DX: How come he wasn’t on the album?
Jeezy: We’ve got a record that’s about to jump real soon that me and Mustard did with Ty Dolla Sign. Really, we were so caught up in what YG was doing, and to be honest with you, I ain’t heard a record yet bigger than “R.I.P.” I’m still waiting. We was focusin’ on YG at the time and my state of mind, I wasn’t even thinking clubs and parties. I didn’t even want to be on that scene. “Seen It All” to me was so dark and just well narrated; I didn’t even want to go that route. We had “My Nigga” and “R.I.P.” and all the stuff that YG had so I thought we’d done it the best. There was no reason. YG, he got smashes. “I’ma do it to ya like,” we sat down and talked about that beat being one of my favorite beats ever from the West Coast that The Dogg Pound did. On “Who Do You Love,” I was in the studio and I told YG, “That’s the beat you need to do right now.” He played all those beats and I said, “Mustard, stop. Put that beat back on, YG go in there, and this is the one we gon’ do. I was in the studio when he did “BPT.” And I told him, “That should be your intro.” Those were the special records. It was all focusing on YG’s album, the beat, just a classic all the way around. That was YG’s sound. I felt like it was better for YG because that’s where he was going with his album, than for me to put it on my album just because. I was on two of the biggest Mustard records this year with “My Hitta” and “R.I.P.”

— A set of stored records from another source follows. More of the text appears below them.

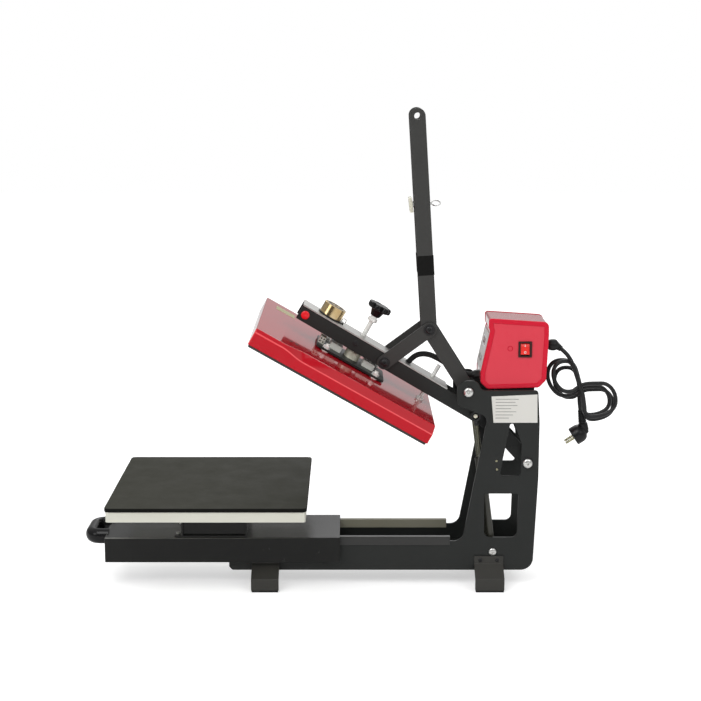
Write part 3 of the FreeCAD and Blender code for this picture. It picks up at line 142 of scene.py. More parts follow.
def along(start: Spot, degrees: float, distance: float, offset: float = 0.0) -> Spot:
    """XZ point at a distance along a direction.

    Args:
        start: where the direction starts, as x and z.
        degrees: the direction, from +X towards +Z.
        distance: how far along it.
        offset: how far to its left.

    Returns:
        The point, as x and z.
    """
    angle = math.radians(degrees)
    ux, uz = math.cos(angle), math.sin(angle)
    return (start[0] + ux * distance - uz * offset, start[1] + uz * distance + ux * offset)


def facing(x: float, y: float, z: float, side: Side) -> Matrix:
    """Place of a turned piece whose own +Z stands out to one side of the press."""
    return Matrix.Translation((x, y, z)) @ Matrix.Rotation(math.radians(-90.0 * side.value), 4, "X")


def standing(x: float, y: float, z: float) -> Matrix:
    """Place of a turned piece that stands upright."""
    return Matrix.Translation((x, y, z))


def aimed(start: Union[Point, Vector], end: Union[Point, Vector]) -> Matrix:
    """Place of a turned piece whose own +Z runs from one point towards another."""
    direction = Vector(end) - Vector(start)
    return Matrix.Translation(start) @ direction.to_track_quat("Z", "Y").to_matrix().to_4x4()


# ---------------------------------------------------------------- shaders


def set_values(node: Node, values: Values) -> Node:
    """Set a node's properties and, for keys that name or number a socket, its inputs."""
    for key, value in values.items():
        if isinstance(key, str) and hasattr(node, key):
            setattr(node, key, value)
        else:
            node.inputs[key].default_value = value
    return node


def build_tree(tree: Tree, nodes: Nodes, links: str, **known: Node) -> None:
    """Add nodes to a tree and join them.

    Args:
        tree: the tree.
        nodes: kind and values of each node, under a short name.
        links: each link as "node.socket > node.socket", with sockets named or numbered.
        known: nodes that are there already, under their short names.
    """
    made = dict(known)
    for name, (kind, values) in nodes.items():
        full = kind if kind.startswith("NodeGroup") else "ShaderNode" + kind
        made[name] = set_values(tree.nodes.new(full), values)
    for link in links.split(","):
        (source, out), (target, into) = (end.strip().split(".") for end in link.split(">"))
        tree.links.new(made[source].outputs[int(out) if out.isdigit() else out],
                       made[target].inputs[int(into) if into.isdigit() else into])


def new_group(name: str, inputs: dict[str, object], output: str, nodes: Nodes,
              links: str) -> Tree:
    """A node group for an effect that the finishes share.

    Args:
        name: the group's name.
        inputs: default of each input, which also tells its type.
        output: name of its output; "Color" is a colour, any other a number.
        nodes: its nodes, as build_tree takes them, besides its ends "in" and "out".
        links: its links, as build_tree takes them.

    Returns:
        The group.
    """
    tree = bpy.data.node_groups.new(name, "ShaderNodeTree")
    for label, value in inputs.items():
        kind = "Float" if isinstance(value, float) else {3: "Vector", 4: "Color"}[len(value)]
        socket = tree.interface.new_socket(label, in_out="INPUT", socket_type="NodeSocket" + kind)
        socket.default_value = value
    kind = "Color" if output == "Color" else "Float"
    tree.interface.new_socket(output, in_out="OUTPUT", socket_type="NodeSocket" + kind)
    ends = {"in": ("NodeGroupInput", {}), "out": ("NodeGroupOutput", {})}
    build_tree(tree, {**ends, **nodes}, links)
    return tree


GROUPS = {
    # Slow change of a colour's tone over a surface, as paint and plastic show.
    "tone": new_group(
        "patchy_tone",
        {"Vector": ORIGIN, "Color": WHITE, "Second": WHITE, "Scale": 8.0, "Amount": 0.3}, "Color",
        {"noise": ("TexNoise", {"Detail": 5.0, "Roughness": 0.62}),
         "spread": ("MapRange", {"clamp": True, "From Min": 0.32, "From Max": 0.68}),
         "weight": ("Math", {"operation": "MULTIPLY"}), "mix": ("Mix", {"data_type": "RGBA"})},
        "in.Vector > noise.Vector, in.Scale > noise.Scale, noise.Fac > spread.Value,"
        "spread.Result > weight.0, in.Amount > weight.1, weight.Value > mix.Factor,"
        "in.Color > mix.6, in.Second > mix.7, mix.2 > out.Color"),
    # Orange peel, moulding grain, brushing or casting skin.
    "relief": new_group(
        "fine_relief",
        {"Vector": ORIGIN, "Stretch": (1.0, 1.0, 1.0), "Scale": 1000.0, "Detail": 2.0}, "Height",
        {"stretch": ("VectorMath", {"operation": "MULTIPLY"}),
         "noise": ("TexNoise", {"Roughness": 0.55})},
        "in.Vector > stretch.0, in.Stretch > stretch.1, stretch.Vector > noise.Vector,"
        "in.Scale > noise.Scale, in.Detail > noise.Detail, noise.Fac > out.Height"),
    # Roughness that varies where hands and cloths have rubbed a surface.
    "rub": new_group(
        "rubbed_gloss", {"Vector": ORIGIN, "Gloss": 0.2, "Dull": 0.4, "Scale": 22.0}, "Roughness",
        {"noise": ("TexNoise", {"Detail": 6.0, "Roughness": 0.7}),
         "spread": ("MapRange", {"clamp": True, "From Min": 0.3, "From Max": 0.7})},
        "in.Vector > noise.Vector, in.Scale > noise.Scale, noise.Fac > spread.Value,"
        "in.Gloss > spread.To Min, in.Dull > spread.To Max, spread.Result > out.Roughness"),
    # Fine turning marks that ring an axis through the vector's origin.
    "lathe": new_group(
        "turning_marks", {"Vector": ORIGIN, "Scale": 900.0}, "Height",
        {"split": ("SeparateXYZ", {}), "flat": ("CombineXYZ", {}),
         "reach": ("VectorMath", {"operation": "LENGTH"}), "place": ("CombineXYZ", {}),
         "noise": ("TexNoise", {"Detail": 3.0})},
        "in.Vector > split.0, split.X > flat.X, split.Y > flat.Y, flat.0 > reach.0,"
        "reach.Value > place.X, split.Z > place.Z, place.0 > noise.Vector,"
        "in.Scale > noise.Scale, noise.Fac > out.Height"),
}


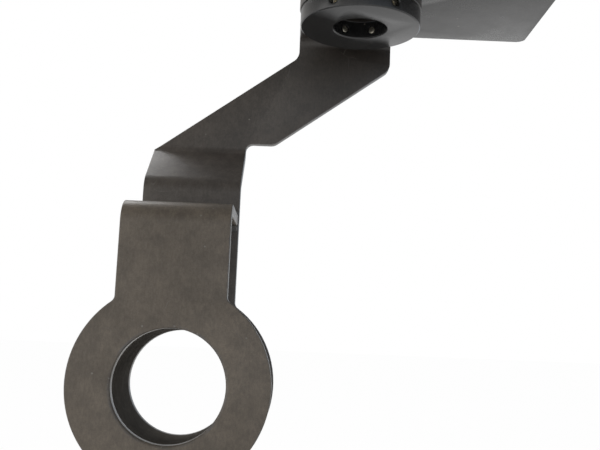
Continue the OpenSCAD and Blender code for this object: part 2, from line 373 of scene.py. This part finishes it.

DX: An artist claimed “Me OK” was copied from his record, what do you say to something like that?
Jeezy: He can talk to Drumma Boy (laughs). It’s so crazy these days, you never know what people will do, but to keep it all the way one hundred with you I have no idea who he is or what he’s talking about. You just can’t even be surprised nowadays.
DX: What’s the name of the Ty Dolla Sign record you spoke about earlier?
Jeezy: I don’t even know what they’re gonna call it, but I can just say keep your eyes and your ears open.
DX: You’ll be riding through LA on the tour, correct?
Jeezy: Of course! I’ma show you how a real one do it on the West Coast from down here in the South. I’ll come show you how to kick it on the West Coast.